Not that, were she around, she’d have fixed everything. But I wonder how much of it would have been broken to begin with. Caroline makes me think things sometimes. After I leave her office, I get all introspective and walk around, listening to music and formulating thoughts like they were potions. Trying to decide what I think. Because a lot of the time I don’t know. She said I could always just drink Diet Coke and say that it was vodka and Diet Coke, if I felt weird about not drinking. I kind of don’t, though. That’s not what it was. I’m comfortable enough to say no to things, but I might have forgotten to be for a while. Or just forgotten that drinks weren’t sweets, that you can’t gorge on them and know that it’s unhealthy but think that they have no real side-effects.
I have to make a list of things I do. Like, activities each da
y. She wants my weekly leisure time-table to analyse. Or written out, for me to analyse myself while she listens and judges in a way that seems like she isn’t judging. But she is, she totally is. I mean, everyone makes judgements about everyone else all the time. We can’t help it. We’re human. It’s our thing.

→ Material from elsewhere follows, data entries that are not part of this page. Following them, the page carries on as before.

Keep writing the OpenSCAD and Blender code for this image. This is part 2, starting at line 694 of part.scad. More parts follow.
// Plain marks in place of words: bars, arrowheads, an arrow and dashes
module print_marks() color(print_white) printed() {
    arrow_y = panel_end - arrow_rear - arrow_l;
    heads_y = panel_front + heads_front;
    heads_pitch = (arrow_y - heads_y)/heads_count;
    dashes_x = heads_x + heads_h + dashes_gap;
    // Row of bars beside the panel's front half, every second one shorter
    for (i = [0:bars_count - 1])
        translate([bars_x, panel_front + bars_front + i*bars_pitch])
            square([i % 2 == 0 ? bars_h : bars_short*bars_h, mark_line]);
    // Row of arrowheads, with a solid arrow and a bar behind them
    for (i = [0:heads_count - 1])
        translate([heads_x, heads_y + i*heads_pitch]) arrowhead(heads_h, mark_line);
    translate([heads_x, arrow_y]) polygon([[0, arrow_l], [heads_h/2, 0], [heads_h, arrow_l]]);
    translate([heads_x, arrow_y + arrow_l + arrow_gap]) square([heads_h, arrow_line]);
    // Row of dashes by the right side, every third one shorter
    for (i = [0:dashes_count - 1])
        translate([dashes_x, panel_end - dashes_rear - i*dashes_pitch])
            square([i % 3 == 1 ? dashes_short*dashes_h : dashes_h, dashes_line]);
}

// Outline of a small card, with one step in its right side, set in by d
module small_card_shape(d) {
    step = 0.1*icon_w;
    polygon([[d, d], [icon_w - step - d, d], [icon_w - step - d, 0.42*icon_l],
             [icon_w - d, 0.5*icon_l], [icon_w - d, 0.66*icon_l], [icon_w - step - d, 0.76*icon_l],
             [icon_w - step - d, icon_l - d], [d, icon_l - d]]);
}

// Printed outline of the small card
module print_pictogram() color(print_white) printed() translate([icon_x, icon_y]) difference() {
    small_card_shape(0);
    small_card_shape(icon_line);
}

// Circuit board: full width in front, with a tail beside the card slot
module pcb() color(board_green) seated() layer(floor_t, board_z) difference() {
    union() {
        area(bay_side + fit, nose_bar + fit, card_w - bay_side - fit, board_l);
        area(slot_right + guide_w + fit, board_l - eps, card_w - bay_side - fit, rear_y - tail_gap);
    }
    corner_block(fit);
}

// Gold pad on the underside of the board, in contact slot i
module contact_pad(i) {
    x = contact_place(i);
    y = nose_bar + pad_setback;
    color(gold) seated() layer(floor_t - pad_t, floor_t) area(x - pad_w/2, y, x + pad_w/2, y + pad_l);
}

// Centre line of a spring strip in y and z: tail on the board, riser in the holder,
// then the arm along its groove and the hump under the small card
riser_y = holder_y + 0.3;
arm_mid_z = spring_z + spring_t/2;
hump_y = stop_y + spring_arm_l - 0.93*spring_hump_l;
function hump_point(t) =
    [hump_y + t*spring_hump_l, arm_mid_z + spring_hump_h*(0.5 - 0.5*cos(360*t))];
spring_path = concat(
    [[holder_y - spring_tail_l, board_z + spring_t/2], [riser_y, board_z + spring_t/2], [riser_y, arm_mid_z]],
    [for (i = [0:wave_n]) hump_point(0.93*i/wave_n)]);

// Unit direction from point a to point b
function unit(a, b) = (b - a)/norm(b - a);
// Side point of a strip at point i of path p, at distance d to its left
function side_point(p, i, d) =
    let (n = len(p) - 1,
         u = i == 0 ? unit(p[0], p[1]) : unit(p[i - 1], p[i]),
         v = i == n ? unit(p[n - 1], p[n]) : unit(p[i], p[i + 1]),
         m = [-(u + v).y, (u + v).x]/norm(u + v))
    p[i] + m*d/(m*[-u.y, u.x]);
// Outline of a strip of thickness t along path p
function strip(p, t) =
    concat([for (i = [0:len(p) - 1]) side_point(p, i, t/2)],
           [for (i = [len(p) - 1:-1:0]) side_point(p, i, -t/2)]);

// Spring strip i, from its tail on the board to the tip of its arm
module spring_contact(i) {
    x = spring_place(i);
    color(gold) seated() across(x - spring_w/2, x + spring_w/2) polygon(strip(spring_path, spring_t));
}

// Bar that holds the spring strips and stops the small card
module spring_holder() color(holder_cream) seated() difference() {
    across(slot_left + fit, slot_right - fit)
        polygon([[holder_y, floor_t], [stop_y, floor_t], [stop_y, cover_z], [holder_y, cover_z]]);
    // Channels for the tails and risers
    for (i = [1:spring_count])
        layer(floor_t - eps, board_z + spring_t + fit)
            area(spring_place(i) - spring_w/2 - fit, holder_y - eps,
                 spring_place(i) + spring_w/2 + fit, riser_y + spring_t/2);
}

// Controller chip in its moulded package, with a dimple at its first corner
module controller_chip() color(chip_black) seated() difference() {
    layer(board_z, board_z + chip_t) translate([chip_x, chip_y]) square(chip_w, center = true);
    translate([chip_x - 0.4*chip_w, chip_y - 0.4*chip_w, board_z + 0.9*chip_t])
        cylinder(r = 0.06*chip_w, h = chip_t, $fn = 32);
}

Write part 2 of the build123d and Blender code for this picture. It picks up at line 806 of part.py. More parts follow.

I have a funny feeling about this holiday. Like somehow there is something more to it. I don’t think he has cancer, but I’ve got the weirdest niggle, not in the pit of my stomach but kind of in the corner of the pit. And the niggle is telling me that Dad is, if not up to something, at least not telling me the full story. But it’s a week in London, so what mystery can there be, really?
I already know he’ll have to work for some of it, so that’s out there. I don’t know. I’m probably being over-analytical. The scar where my brain-crack used to be sometimes lets a bit (or a lot) of negative spill out all over a day or a person or an interaction.
But what’s the deal with London? We’re leaving in three days. It seems quite sudden. My pit-niggle is shaped like a question mark but there’s very little I can do about it.
I wonder if I’ll get to see Robb before I leave. I’ve been turning it over in my mind. The night of the party. When he didn’t want to kiss Ciara. Just me. His pillow-mouth. His eyes. I think I’d like to. I think looking at him might make things in my head stay put or fall apart, like sexual attraction Jenga.
My little girl is here. She is a human being. She has eyes. They’re shiny and they blink. I can’t stop looking at her. Everything about her is so perfect. I’m going to do my best for you, I’m thinking as I look at her. I’m going to try so hard to make you happy. She looks like herself already. I mean, she looks like Winston Churchill after he’s gone through a hot-cycle wash as well, but she has features that don’t belong to me or Fintan. They’re all her own. At 0 years of age.